BTW, to highlight just exactly how ridiculous and inconsistent his position is, he also refused to answer a straight question from "Patrick":
Surely, you're prepared to admit that Catholic theologians have at least a plausible reading of Scripture and the Fathers, according to which Catholic teaching on justification is perfectly in line with these sources, even if you think in the end there is a superior reading? That's not a particularly difficult admission to make--it simply requires you to grant that some Catholic theologians have been competent and honest exegetes and historians. And anyone can manage that.

Yeah, Jason, how is it that all of these people were incompetent historians and exegetes who just missed "passages like Acts 15, 2 Corinthians 11, and Galatians 1?"

We view the church fathers as people who taught a combination of truth and error that doesn't completely align with any modern belief system.

Not what I asked. I mean what independent basis do you have for suggesting that these people were incompetent historians and exegetes?

The evangelical view of church history is similar to what we read about in 2 Kings 22:8-13, where the original revelation is what must be followed, even if our forefathers failed to do so.

Again, not what I asked. If you have some REASON for thinking that the extraordinarily devout and well-studied men would have left something out, then I could totally understand. What reason do you have for them all endorsing a false Gospel under the anathema of Galatians 1?

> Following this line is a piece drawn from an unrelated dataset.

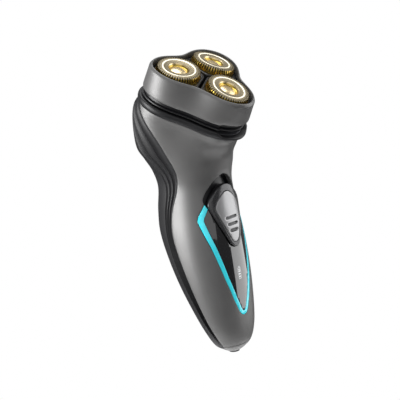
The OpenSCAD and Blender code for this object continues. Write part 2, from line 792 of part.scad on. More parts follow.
module slide_switch() {
    color("#8a8d92")
        in_switch()
            difference() {
                translate([-4, slider_y, peg_z - 2]) cube([8, 3.8, 11]);
                translate([-peg_half - move_gap, slider_y - 1, peg_z - move_gap])
                    cube([2 * (peg_half + move_gap), 3.4, peg_h + switch_travel + 2 * move_gap]);
            }
}

module light_guide() {
    front = skin_point(6.5, 0, 0).y + 0.5;
    color("white")
        translate([0, board_y - 1.1, icon_z])
            rotate([90, 0, 0]) {
                cylinder(r = 1.45, h = board_y - 1.1 - front);
                cylinder(r = 2.4, h = 0.8);
            }
}

module status_leds() {
    color("#fffbe8")
        for (k = [-1:1])
            translate([-0.6, board_y - 0.9, icon_z + 1.5 * k - 0.5]) cube([1.2, 0.85, 1]);
}

module circuit_board() {
    color("#14622f")
        difference() {
            translate([-9.5, board_y, board_z]) cube([19, board_t, board_h]);
            for (p = standoffs)
                translate([p[0], board_y - 1, board_z + p[1]]) rotate([-90, 0, 0]) cylinder(r = 0.9, h = 4);
        }
}

module board_screws() {
    color("silver")
        for (p = standoffs)
            translate([p[0], board_y - 0.65, board_z + p[1]])
                rotate([-90, 0, 0]) {
                    cylinder(r = 1.5, h = 0.6);
                    cylinder(r = 0.8, h = 3.6);
                }
}

// Inner frame: a plate in front of the cell with shelves under and over it, and standoffs for the board.
module chassis() {
    color("#3b3d42")
        difference() {
            union() {
                in_spine() {
                    translate([-10, plate_y, -contact_t - shelf_t - 0.2])
                        cube([20, plate_t, cell_len + contact_t + 16]);
                    translate([-shelf_half, plate_y, -contact_t - shelf_t - 0.2])
                        cube([2 * shelf_half, cell_r - plate_y + 1.6 - 1.5 * shell_wall, shelf_t]);
                    translate([-shelf_half, plate_y, cell_len + contact_t + 0.2])
                        cube([2 * shelf_half, cell_r - plate_y + 3, shelf_t]);
                    for (x = [-1, 1])
                        translate([x * (cell_r + 0.9) - 0.6, plate_y + 1, 4]) cube([1.2, cell_r, cell_len - 8]);
                }
                intersection() {
                    for (p = standoffs)
                        translate([p[0], board_y + board_t + 0.02, board_z + p[1]])
                            rotate([-90, 0, 0]) cylinder(r = 1.8, h = 12);
                    in_spine() translate([-20, plate_y - 20, -20]) cube([40, 20 + plate_t / 2, 100]);
                }
            }
            for (p = standoffs)
                translate([p[0], board_y, board_z + p[1]]) rotate([-90, 0, 0]) cylinder(r = 0.85, h = 3.3);
        }
}

module battery_cell() {
    color("#3c78b4")
        in_spine() {
            cylinder(r = cell_r, h = cell_len - 1);
            translate([0, 0, cell_len - 1]) cylinder(r = 2.8, h = 1);
        }
}

module contact_top() {
    color("gold")
        in_spine()
            translate([0, 0, cell_len + 0.05]) {
                cylinder(r = 5, h = contact_t - 0.1);
                translate([-1.5, plate_y + plate_t + 0.05, 0]) cube([3, cell_r, 0.5]);
            }
}

module contact_bottom() {
    color("gold")
        in_spine()
            translate([0, 0, -contact_t]) {
                cylinder(r = 5, h = contact_t - 0.05);
                translate([-1.5, plate_y + plate_t + 0.05, 0]) cube([3, cell_r, 0.5]);
            }
}

module charge_socket() {
    color("#101112")
        translate([0, 0, base_z])
            difference() {
                union() {
                    cylinder(d = socket_d + 2, h = socket_depth + 2);
                    translate([0, 0, socket_depth - 3]) cylinder(d = socket_d + 4.4, h = 1.6);
                }
                translate([0, 0, -1]) cylinder(d = socket_d, h = socket_depth + 1);
            }
}

module jack_contacts() {
    color("gold")
        for (x = [-1, 1])
            translate([x * (socket_d / 2 + 1.4) - 0.3, -0.8, base_z + socket_depth - 1.2]) cube([0.6, 1.6, 6]);
}

// Puts the mouth of the charging socket at the origin.
module placed() {
    translate([0, 0, -base_z]) children();
}

placed() head_ring();
placed() head_lip();
placed() head_bridge();
placed() lock_knob();
placed() cap_holder(0);  // holder_front
placed() cap_holder(120);  // holder_right
placed() cap_holder(240);  // holder_left
placed() shaving_cap(0);  // cap_front
placed() shaving_cap(120);  // cap_right
placed() shaving_cap(240);  // cap_left
placed() cutter(0);  // cutter_front
placed() cutter(120);  // cutter_right
placed() cutter(240);  // cutter_left
placed() hinge_pin();
placed() collar();
placed() chamber_plate();
placed() chamber_seal();
placed() drive_gear(0);  // gear_front
placed() drive_gear(120);  // gear_right
placed() drive_gear(240);  // gear_left
placed() coupler(0);  // coupler_front
placed() coupler(120);  // coupler_right
placed() coupler(240);  // coupler_left
placed() motor_pinion();
placed() motor_plate();
placed() motor_can();
placed() motor_end_cap();
placed() motor_rotor();
placed() motor_screws();
placed() front_shell();
placed() bottom_cap();
placed() back_cover();
placed() accent_ring();
placed() display_panel();
placed() switch_well();
placed() switch_bezel();
placed() switch_pad();
placed() switch_bracket();
placed() slide_switch();
placed() light_guide();
placed() status_leds();
placed() circuit_board();
placed() board_screws();
placed() chassis();
placed() battery_cell();
placed() contact_top();
placed() contact_bottom();
placed() charge_socket();
placed() jack_contacts();
placed() shell_screws();
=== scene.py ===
"""Looks of a rotary electric shaver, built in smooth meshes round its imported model."""

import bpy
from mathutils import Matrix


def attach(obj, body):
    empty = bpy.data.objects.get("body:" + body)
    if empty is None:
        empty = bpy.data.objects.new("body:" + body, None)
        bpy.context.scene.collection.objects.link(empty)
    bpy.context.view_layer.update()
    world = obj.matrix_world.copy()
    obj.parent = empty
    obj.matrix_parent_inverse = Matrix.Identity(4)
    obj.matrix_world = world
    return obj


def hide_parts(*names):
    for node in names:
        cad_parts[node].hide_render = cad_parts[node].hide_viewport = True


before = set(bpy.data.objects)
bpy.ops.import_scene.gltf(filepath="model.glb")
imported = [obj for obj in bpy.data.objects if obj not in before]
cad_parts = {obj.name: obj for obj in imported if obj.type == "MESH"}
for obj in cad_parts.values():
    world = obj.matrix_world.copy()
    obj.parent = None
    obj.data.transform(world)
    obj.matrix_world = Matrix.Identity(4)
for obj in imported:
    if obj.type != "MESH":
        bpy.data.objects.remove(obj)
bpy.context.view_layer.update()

import logging
import math
from collections.abc import Callable
from dataclasses import dataclass, field
from enum import Enum

import bmesh
import bpy
import numpy as np
from mathutils import Matrix, Vector

LOG = logging.getLogger("shaver")
MM = 0.001  # every builder works in millimetres, and pieces are scaled by this at the end
BASE_Z = 5.0  # height of the socket's mouth in the table of sections, taken off at the end
ARC_MM = 0.35  # millimetres of grip skin for one degree round the handle
LOBES = {"front": 0.0, "right": 120.0, "left": 240.0}
WELD_MM, SOFT_EDGE_MM, SOFT_EDGE_ANGLE = 0.002, 0.12, 50


class Zone(Enum):
    """Material slot of a face on a piece that carries more than one finish."""

    MAIN = 0
    SECOND = 1
    THIRD = 2
    FOURTH = 3
    FIFTH = 4


# --------------------------------------------------------------------------- finishes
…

Evangelicals believe that the church fathers held a wide variety of beliefs, so we don't expect as much consistency as the Catholic view of church history would require.

Who cares about "as much consistency?" You're talking about a ridiculous degree of inconsistency, a degree of inconsistency so massive that no historian would endorse it without overwhelming evidence in its favor. And you're telling me that you have no OBJECTIVE reason for thinking that there's this sort of inconsistency? Just some namby-pamby "men can err" excuse? Doesn't that sound a little unreasonable to you? In fact, doesn't it sound EXACTLY like what you called an "unreasonable objection" from Catholics?

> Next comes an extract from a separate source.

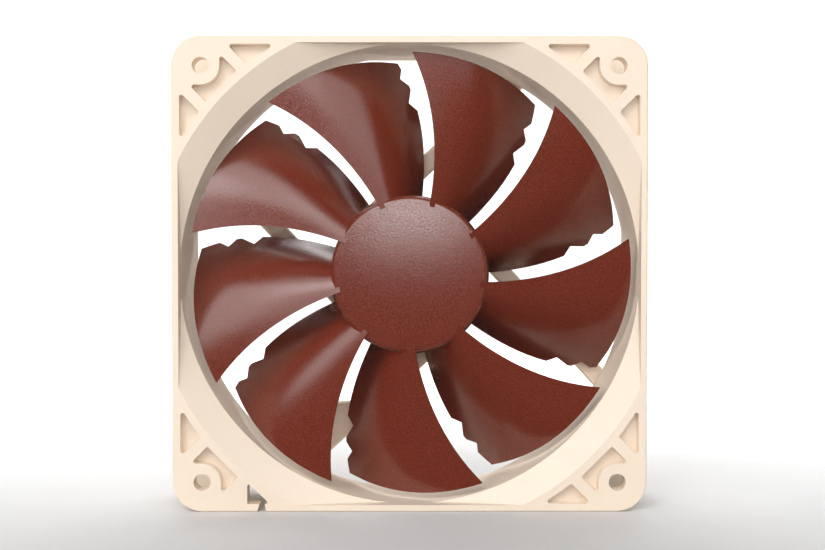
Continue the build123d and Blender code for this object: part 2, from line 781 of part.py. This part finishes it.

Claiming that the church fathers were allowed to disagree with modern Catholic teaching at that time, since no infallible ruling had been made on the issue yet. By that reasoning, we would conclude that Christians could believe anything during the first 300 years of church history, since there was no infallible papal decree or ecumenical council during that time. If apostolic teaching was being passed down in an unbroken succession, there isn't any reason to expect any bishop, much less a large number of bishops, to be ignorant of it, regardless of whether any allegedly infallible ruling had been passed on the subject. Saying that people had freedom to disagree with the RCC at that time doesn't change the fact that the doctrine is being contradicted, and that it should have been known across the Christian world if it was one of the apostolic teachings being passed down in the presence of many witnesses (2 Timothy 2:2)

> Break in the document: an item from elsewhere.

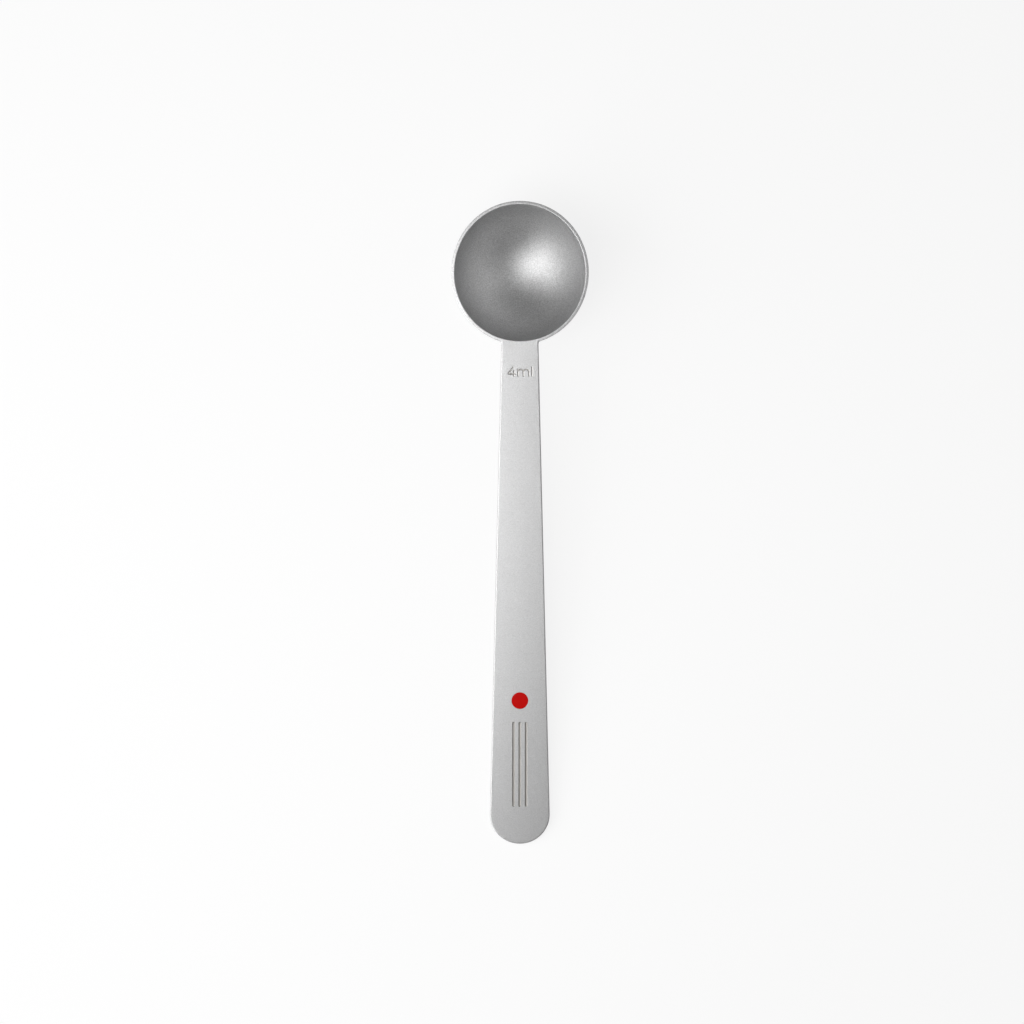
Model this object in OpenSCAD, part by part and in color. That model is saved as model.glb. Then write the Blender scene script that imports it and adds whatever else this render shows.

Yeah, but they just missed that whole Galatians 1 thing. Whatever. Between this and the mindless response to Perry Robinson's argument, you start to wonder how much cognitive dissonance can possibly be sustained in someone's head before it explodes.


SecretAgentMan said...

"We view the church fathers as people who taught a combination of truth and error that doesn't completely align with any modern belief system."Yes, of course, because the patristic combination of truth and error underwent what Mr. Engwer's comments have identified as a ‘narrowing' of ‘allowable diversity.' Newman has the same thesis, of course, except that it's accompanied by an actual theoretical/historical mechanism which accomplishes the ‘narrowing' process in a consistent way. What perplexes me about his comments on the Fathers is his apparent contention that while this ‘narrowing of allowable diversity' may be recognized for the purposes of demonstrating Protestant fidelity to an historic Christianity, the presence in that same history of anything which might be subjected to the ‘narrowing' process is to be regarded as positive proof that the Romand Catholic Church has no authentic and viable root in a patristic understanding of the Gospel. To the extent that Mr. Engwer's studies demonstrate that the patristic corpus is not a simple and seamless adumbration of Vatican I's Dogmatic Constitution or the 1997 Catechism, they are a healthy corrective for overconfident and misinformed Catholics and a wholesome invitation to Protestants to abandon the endemic ahistoricism of their traditions. To the extent that his studies have encouraged him to declaim as though Protestantism has an answer to Newman, they have as yet produced no evidence of such an answer.

Anonymous said...

Patrick here. For what it's worth, it seems to me that you (and Perry, too) are asking exactly the right kinds questions about the sustainability of Jason's answer to my simple question about justification and the Creed, and the related issues that have arisen on that thread. I'm glad you've written this blog entry, and I hope Jason might read it and give a careful and straightforward reply to it. I think that could lead to a very fruitful discussion.